Concept

Clausule (musique)

Résumé
The clausula (Latin for "little close” or “little conclusion"; plural clausulae) was a newly composed section of discant ("note against note") inserted into a pre-existing setting of organum. Clausulae flourished in the late twelfth and thirteenth centuries and were associated with the Notre Dame school. The origin of the clausula has long been subject of scholarly debate, as the relationship between clausulae and motets is very complicated. Clausulae eventually became used as substitutes for passages of original plainchant. They occur as melismatic figures based on a single word or syllable within an organum. Clausulae emerged from the compositional practices of the Notre Dame school in Paris c. 1160–1250 (during the stylistic period known as ars antiqua). The composers Léonin and Pérotin in particular contributed heavily in composing clausulae. Rather than write entirely new music, the preference was to take existing music, that is, plainchant melodies, and develop or improve upon them.
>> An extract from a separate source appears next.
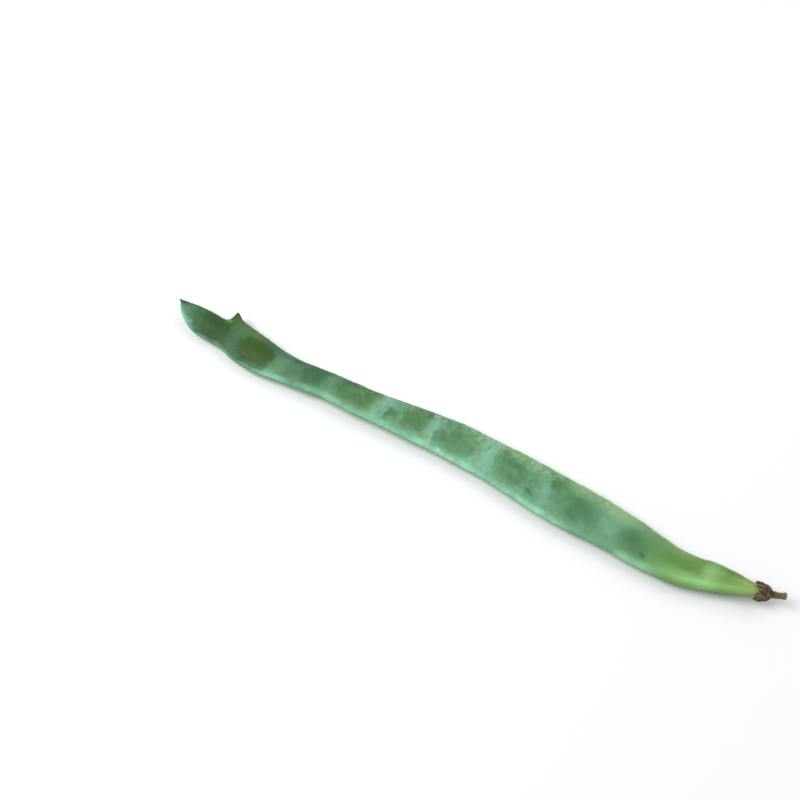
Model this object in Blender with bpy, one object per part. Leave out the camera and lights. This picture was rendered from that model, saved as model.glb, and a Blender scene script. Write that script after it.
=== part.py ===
"""A flat green bean, picked and laid on its broad side.

The pod grew as one piece: a long flat body with a seam along each narrow edge, raised over the seeds
inside it, drawn out to a dry beak at one end and to a round neck at the other. The calyx is the small dry
cup round the neck, in one piece with the stub of the stalk that the bean was picked by.

The pod runs along X with its beak at -X. It lies on z = 0, with the middle of its footprint at the origin.
"""

import bmesh
import bpy
import numpy as np
from mathutils import Vector

MM = 0.001

# The pod, in millimetres. Places along it are measured from the point of the beak.
POD_LENGTH = 235.0
BEAK_POINT_LENGTH = 1.8
BEAK_POINT_HALF_WIDTH = 0.8
BEAK_POINT_FINENESS = 0.25
BEAK_SWEEP = 17.0
BEAK_BLUNTNESS = 0.75
ROUNDED_END = 1.2
SECTION_SQUARENESS = 2.3

# Smooth curves along the pod, each through a few (place, value) points.
MIDLINE = (
    (0, -1.4), (8, -0.9), (14, -0.45), (22, -0.5), (27, 0.1), (33, -0.6), (42, -1.5), (56, -1.6), (72, 0.0),
    (88, 0.6), (104, 2.0), (124, 3.3), (140, 3.1), (164, 1.5), (184, 1.0), (200, -0.3), (209, -0.6),
    (219, 1.6), (227, 2.9), (235, 4.8),
)
HALF_WIDTH = (
    (0, 5.0), (12, 5.25), (22, 4.9), (27, 5.95), (33, 6.85), (40, 6.7), (56, 5.4), (88, 5.5), (104, 6.1),
    (120, 6.8), (142, 7.2), (160, 7.9), (184, 7.3), (200, 6.3), (212, 5.1), (219, 4.65), (225, 3.4),
    (231, 2.05), (235, 1.8),
)
HALF_THICKNESS = (
    (0, 0.3), (4, 1.0), (14, 2.0), (34, 2.6), (90, 2.8), (160, 2.9),
    (203, 2.8), (220, 2.6), (231, 1.9), (235, 1.75),
)
TWIST_DEGREES = (
    (0, 9), (24, 6), (45, 0), (65, -5), (88, -4), (120, 0), (160, 4), (198, 2), (235, 0),
)
HEIGHT = (
    (0, 4.4), (20, 3.3), (41, 2.85), (65, 3.35), (107, 3.3), (126, 3.05), (146, 3.3),
    (173, 3.35), (193, 3.05), (210, 3.2), (235, 4.4),
)

# The seams, with the small spur on the far one.
SEAM_RIDGE = 0.55
SEAM_RIDGE_HALF_HEIGHT = 0.9
SEAM_FURROW = 0.22
SEAM_FURROW_INSET = 2.1
SEAM_FURROW_HALF_WIDTH = 0.8
SPUR_PLACE = 24.12
SPUR_RISE = 4.5
SPUR_STEEP_SIDE = 0.6
SPUR_LONG_SIDE = 2.8
SPUR_LEAN = 0.12

# The seeds, of which only the bumps show.
SEED_PLACES = (19, 41, 65, 83, 107, 126, 146, 173, 193, 210, 226)
SEED_RISE = 0.75
SEED_HALF_LENGTH = 5.2
SEED_HALF_WIDTH = 4.4
SEED_OFFSET = 0.8
EDGE_SWELL = 0.22
RELIEF_FADE = 22.0
PRESSED_FLAT = 0.25

# The calyx and the stub of stalk, turned about the neck's own axis: (depth past the cup's rim, radius)
# from the middle of the cup's floor, out over the rim and back to the middle of the stalk's end.
NECK_IN_CUP = 2.5
CALYX_PROFILE = (
    (2.9, 0.0), (2.9, 1.5), (2.4, 2.2), (1.2, 2.45), (0.1, 2.65), (-0.15, 2.9), (0.3, 3.1), (1.6, 2.95),
    (3.0, 2.4), (3.8, 1.5), (4.6, 1.1), (6.0, 0.95), (7.4, 1.0), (7.9, 1.15), (8.2, 0.9), (8.3, 0.0),
)
LOBE_COUNT = 5
LOBE_LENGTH = 0.9
LOBE_REACH = 1.6
STALK_BEND = 1.0
STALK_BEND_START = 4.0

POD_COLOUR = (0.16, 0.30, 0.13)
POD_ROUGHNESS = 0.5
CALYX_COLOUR = (0.17, 0.10, 0.045)
CALYX_ROUGHNESS = 0.8

# How many rings and sides each piece's skin has, and how far the pod's rings crowd towards its two ends.
POD_STATIONS = 150
POD_SIDES = 32
CALYX_STATIONS = 44
CALYX_SIDES = 30
END_CROWDING = 0.7


def curve_through(points, place):
    """Smooth curve through (place, value) points: cubic pieces that share the slope at each point."""
    places, values = np.array(points, float).T
    slopes = np.gradient(values, places)
    piece = np.clip(np.searchsorted(places, place) - 1, 0, len(places) - 2)
    span = places[piece + 1] - places[piece]
    u = np.clip((place - places[piece]) / span, 0, 1)
    start = values[piece] * (1 + 2 * u) * (1 - u) ** 2 + span * slopes[piece] * u * (1 - u) ** 2
    end = values[piece + 1] * u**2 * (3 - 2 * u) - span * slopes[piece + 1] * u**2 * (1 - u)
    return start + end


def bell(distance, half_width):
    return np.exp(-((distance / half_width) ** 2))


def rounded(distance, length):
    """Rises from 0 to 1 over a length as a quarter of an ellipse does."""
    u = np.clip(distance / length, 0, 1)
    return np.sqrt(1 - (1 - u) ** 2)


def oval(unit):
    """Squares up a cosine or sine, so that the section is fuller than an ellipse."""
    return np.sign(unit) * np.abs(unit) ** (2 / SECTION_SQUARENESS)


def seed_swell(along):
    """1 over the middle of each seed and 0 between seeds."""
    return sum(bell(along - place, SEED_HALF_LENGTH) for place in SEED_PLACES)


def pod_surface(along, angle):
    """Point of the pod's skin for a place along it and an angle round it, 0 at the far seam.

    The section is a flattened oval with a ridge at each seam, a furrow beside each ridge, and a bump on
    both faces over each seed. Both ends close as round caps. The beak narrows onto the far seam, and the
    section turns with the twist about the midline.
    """
    beak = np.clip((along - BEAK_POINT_LENGTH) / BEAK_SWEEP, 0, 1)
    beak = (1 - (1 - beak) ** 2) ** BEAK_BLUNTNESS
    relief = beak * rounded(POD_LENGTH - along, RELIEF_FADE) ** 2
    full = curve_through(HALF_WIDTH, along) + EDGE_SWELL * seed_swell(along) * relief
    narrowest = BEAK_POINT_HALF_WIDTH * np.clip(along / BEAK_POINT_LENGTH, BEAK_POINT_FINENESS, 1)
    half_width = narrowest + (full - narrowest) * beak
    across_share = oval(np.cos(angle))
    up_share = oval(np.sin(angle))
    across = half_width * across_share
    up = curve_through(HALF_THICKNESS, along) * up_share

    ridge = SEAM_RIDGE * np.abs(across_share)
    spur_side = np.where(along < SPUR_PLACE, SPUR_STEEP_SIDE, SPUR_LONG_SIDE)
    spur = SPUR_RISE / (1 + ((along - SPUR_PLACE) / spur_side) ** 2) * np.clip(across_share, 0, 1)
    at_seam = bell(up, SEAM_RIDGE_HALF_HEIGHT) * relief
    furrow = SEAM_FURROW * bell(
        half_width - np.abs(across) - SEAM_FURROW_INSET, SEAM_FURROW_HALF_WIDTH
    )
    bump = SEED_RISE * seed_swell(along) * bell(across - SEED_OFFSET, SEED_HALF_WIDTH)
    up = up + up_share * (bump - furrow) * relief
    across = across + (np.sign(across_share) * ridge + spur) * at_seam
    leant = along - SPUR_LEAN * spur * at_seam

    closing = rounded(along, ROUNDED_END) * rounded(POD_LENGTH - along, ROUNDED_END)
    across = full - half_width + across * closing
    up = up * closing
    twist = np.radians(curve_through(TWIST_DEGREES, along))
    y = curve_through(MIDLINE, along) + across * np.cos(twist) - up * np.sin(twist)
    z = curve_through(HEIGHT, along) + across * np.sin(twist) + up * np.cos(twist)
    return np.stack([leant, y, z], axis=-1)


def calyx_surface(run, angle):
    """Point of the calyx for a run of 0 to 1 along its profile and an angle round its axis.

    The axis is the calyx's own Z, from the middle of the cup's rim towards the stalk. The rim is drawn out
    into lobes, and the stalk bends upwards, towards the calyx's own Y.
    """
    knots = np.linspace(0, 1, len(CALYX_PROFILE))
    depths, radii = np.array(CALYX_PROFILE).T
    depth = curve_through(np.stack([knots, depths], axis=1), run)
    radius = np.maximum(curve_through(np.stack([knots, radii], axis=1), run), 0)
    lobe = LOBE_LENGTH * (0.5 + 0.5 * np.cos(LOBE_COUNT * angle))
    bend = STALK_BEND * np.clip((depth - STALK_BEND_START) / STALK_BEND_START, 0, None) ** 2
    depth = depth - lobe * bell(depth, LOBE_REACH)
    return np.stack([radius * np.cos(angle), radius * np.sin(angle) + bend, depth], axis=-1)


def midline_point(along):
    return Vector([along, curve_through(MIDLINE, along), curve_through(HEIGHT, along)])


def sphere_piece(name, stations, sides, colour, roughness):
    """A sphere in the bean's collection, with each vertex's share of the way from pole to pole and angle."""
    mesh = bpy.data.meshes.new(name)
    cage = bmesh.new()
    bmesh.ops.create_uvsphere(cage, u_segments=sides, v_segments=stations, radius=1)
    unit = np.array([vertex.co for vertex in cage.verts])
    cage.to_mesh(mesh)
    cage.free()
    mesh.shade_smooth()
    material = bpy.data.materials.new(name)
    material.use_nodes = True
    shader = material.node_tree.nodes["Principled BSDF"]
    shader.inputs["Base Color"].default_value = (*colour, 1)
    shader.inputs["Roughness"].default_value = roughness
    mesh.materials.append(material)
    piece = bpy.data.objects.new(name, mesh)
    bean.objects.link(piece)
    share = np.arccos(np.clip(unit[:, 2], -1, 1)) / np.pi
    return piece, share, -np.arctan2(unit[:, 1], unit[:, 0])


def place_points(piece, points):
    piece.data.vertices.foreach_set("co", (points * MM).ravel())
    piece.data.update()


for leftover in list(bpy.data.objects):
    bpy.data.objects.remove(leftover, do_unlink=True)
bean = bpy.data.collections.new("green_bean")
bpy.context.scene.collection.children.link(bean)

pod, pod_share, pod_angle = sphere_piece("pod", POD_STATIONS, POD_SIDES, POD_COLOUR, POD_ROUGHNESS)
crowded = (1 - np.cos(np.pi * pod_share)) / 2
pod_along = POD_LENGTH * (pod_share + END_CROWDING * (crowded - pod_share))
pod_points = pod_surface(pod_along, pod_angle)

calyx, calyx_share, calyx_angle = sphere_piece(
    "calyx", CALYX_STATIONS, CALYX_SIDES, CALYX_COLOUR, CALYX_ROUGHNESS
)
calyx_points = calyx_surface(calyx_share, calyx_angle)
rim = midline_point(POD_LENGTH - NECK_IN_CUP)
neck_turn = (midline_point(POD_LENGTH) - rim).to_track_quat("Z", "Y")
calyx_reach = calyx_points @ np.array(neck_turn.to_matrix()).T + np.array(rim)

# The lowest bumps are pressed flat where the bean lies, and the footprint is centred on the origin.
both = np.concatenate([pod_points, calyx_reach])
middle = (both.min(axis=0) + both.max(axis=0)) / 2
floor = pod_points[:, 2].min() + PRESSED_FLAT
set_down = Vector([middle[0], middle[1], floor])
pod_points[:, 2] = np.maximum(pod_points[:, 2], floor)
place_points(pod, pod_points)
pod.location = -set_down * MM

place_points(calyx, calyx_points)
calyx.rotation_mode = "QUATERNION"
calyx.rotation_quaternion = neck_turn
calyx.location = (rim - set_down) * MM
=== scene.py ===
"""The looks of a flat green bean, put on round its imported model.

A piece's sizes are in millimetres, and its mesh is turned into metres as it is made.
"""

from math import cos, radians, sin

import bpy
import numpy as np
from mathutils import Euler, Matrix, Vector


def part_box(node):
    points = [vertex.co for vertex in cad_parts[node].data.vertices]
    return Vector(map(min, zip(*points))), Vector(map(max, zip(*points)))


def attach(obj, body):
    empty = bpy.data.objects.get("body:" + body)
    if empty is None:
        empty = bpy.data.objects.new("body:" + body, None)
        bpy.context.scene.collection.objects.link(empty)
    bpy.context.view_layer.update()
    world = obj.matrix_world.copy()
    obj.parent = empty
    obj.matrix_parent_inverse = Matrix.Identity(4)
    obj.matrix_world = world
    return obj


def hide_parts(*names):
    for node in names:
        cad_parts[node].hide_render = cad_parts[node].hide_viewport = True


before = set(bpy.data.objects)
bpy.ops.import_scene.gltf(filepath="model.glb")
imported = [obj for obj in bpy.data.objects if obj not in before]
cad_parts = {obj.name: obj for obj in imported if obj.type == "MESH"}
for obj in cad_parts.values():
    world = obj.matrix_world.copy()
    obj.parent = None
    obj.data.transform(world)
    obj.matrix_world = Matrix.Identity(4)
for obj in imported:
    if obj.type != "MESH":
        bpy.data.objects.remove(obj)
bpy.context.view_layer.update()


# ------------------------------------------------------------------------------------------------------
# Where the bean lies: a plain pale table top in the soft light of a window, seen from the bean's near
# side and from above. None of this is part of the bean, and its sizes are in metres.

VIEW_AZIMUTH = radians(30)
VIEW_ELEVATION = radians(62)
VIEW_DISTANCE = 0.327
VIEW_LENS = 42
VIEW_NEAREST = 0.01
PANNED_LEFT = radians(3.6)
TILTED_UP = radians(2.7)
MIDDLE_OF_BEAN = Vector([0.005, 0.002, 0.0035])

# The lights: name, place, width and power.
LIGHTS = (
    ("window_light", (-0.6, -0.25, 0.8), 0.7, 8.5),
    ("room_light", (0.45, 0.6, 0.7), 0.9, 4.0),
)
SKY_WHITE = (0.93, 0.97, 1.0)
SKY_STRENGTH = 0.45
TABLE_WIDTH = 4.0
TABLE_DROP = 0.00002
TABLE_WHITE = (0.86, 0.86, 0.85)
TABLE_ROUGHNESS = 0.8


def facing_bean(thing, spot, turned_up=0.0, turned_left=0.0):
    """Puts a camera or a light in its spot, facing the middle of the bean or turned a little off it."""
    bpy.context.scene.collection.objects.link(thing)
    thing.location = spot
    straight = (Vector(spot) - MIDDLE_OF_BEAN).to_track_quat("Z", "Y")
    thing.rotation_euler = (straight @ Euler((turned_up, turned_left, 0)).to_quaternion()).to_euler()


to_camera = Vector([
    cos(VIEW_ELEVATION) * sin(VIEW_AZIMUTH),
    -cos(VIEW_ELEVATION) * cos(VIEW_AZIMUTH),
    sin(VIEW_ELEVATION),
])
camera = bpy.data.objects.new("camera", bpy.data.cameras.new("camera"))
camera.data.lens = VIEW_LENS
camera.data.clip_start = VIEW_NEAREST
facing_bean(camera, MIDDLE_OF_BEAN + VIEW_DISTANCE * to_camera, TILTED_UP, PANNED_LEFT)
bpy.context.scene.camera = camera
bpy.context.scene.view_settings.view_transform = "Standard"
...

According to an English author known as Anonymous IV (c. 1280), "Pérotin was better at making clausulae than Léonin had been in that Pérotin was better at making better discant style of clausulae." The appearance of clausulae provided the first rhythmic system. (It is hard to find rhythmic notation in the earliest motets because of the lack of the use of clear rhythmic notation in the manuscripts.) Pérotin's clausulae make use of the rhythmic modes, whose strict metrical feet necessitated that voices change notes together (discantus). This was in contrast to the earlier practice of one voice moving in a free rhythm above a "tenor" voice (Latin tenere: "to hold") sustaining the long notes of a cantus firmus. The tenor line was often repeated to allow for expansion of the clausula; this was the origin of the technique known as isorhythm. The scholarly debate over the origin of the clausula continues. However, the term clausula already used in ancient Roman rhetoric, where it denoted "a rhythmic figure used to add finesse and finality to the end of a sentence or phrase.